The original sauce made from jalapeños, onions and tomatoes is now sold as "the Original Picante Sauce". The Mild and Hot varieties of Pace's Picante sauce were added in 1981 to accompany the original Medium variety. "Thick & Chunky", introduced in 1989, later became "Chunky Salsa".

=== Specialty salsas ===
Pace Foods introduced a new line of specialty salsas in 2008. The specialty salsas include:

- Salsa Verde: Jalapeños and chunks of tomatillos, seasoned with a lime and smoked Spanish paprika.
- Pico De Gallo: Like traditional pico de gallo, with jalapeños, onions, diced tomatoes and cilantro.
- Mexican Four Cheese Salsa Con Queso: With four cheeses—Monterey Jack, Cheddar, Asadero and Queso Blanco, plus jalapeños, red peppers and onion.
- Pineapple Mango Chipotle Salsa: Medium-heat salsa with pineapple and mango.
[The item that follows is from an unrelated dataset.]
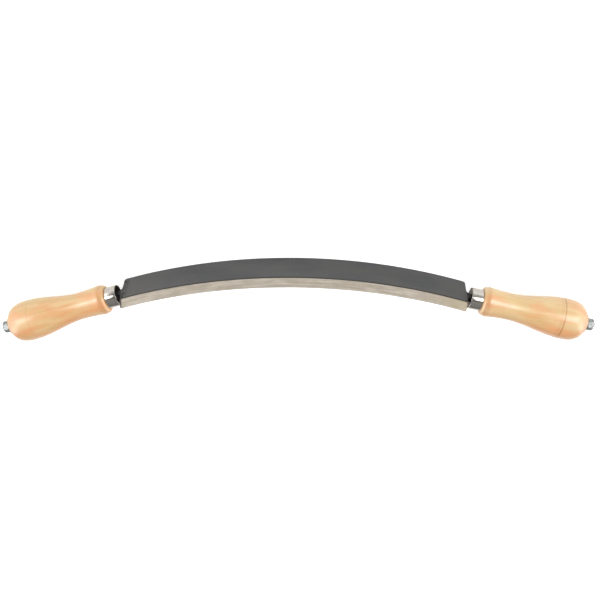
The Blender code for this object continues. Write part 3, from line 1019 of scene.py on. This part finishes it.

In a chipotle adobo - a tomato sauce made with garlic, onion and smoked jalapeños.
- Black Bean & Roasted Corn Salsa: A blend of black beans with fire-roasted corn and red peppers. With lime and chipotle spice.
New for 2014:

- Pace Fire Mango & Habanero Salsa and Pace Fire Chipotle & Jalapeño Salsa

==Awards==

Pace Picante Sauce and Salsas took top honors for their categories in Chile Pepper magazine's 2009 Fiery Food Challenge and the 2009 Fiery Foods & BBQ Show's Scovie Awards Competition. Pace took a total of 12 awards, including first-place awards for Pace Picante sauce - Hot and Pace Salsa Verde.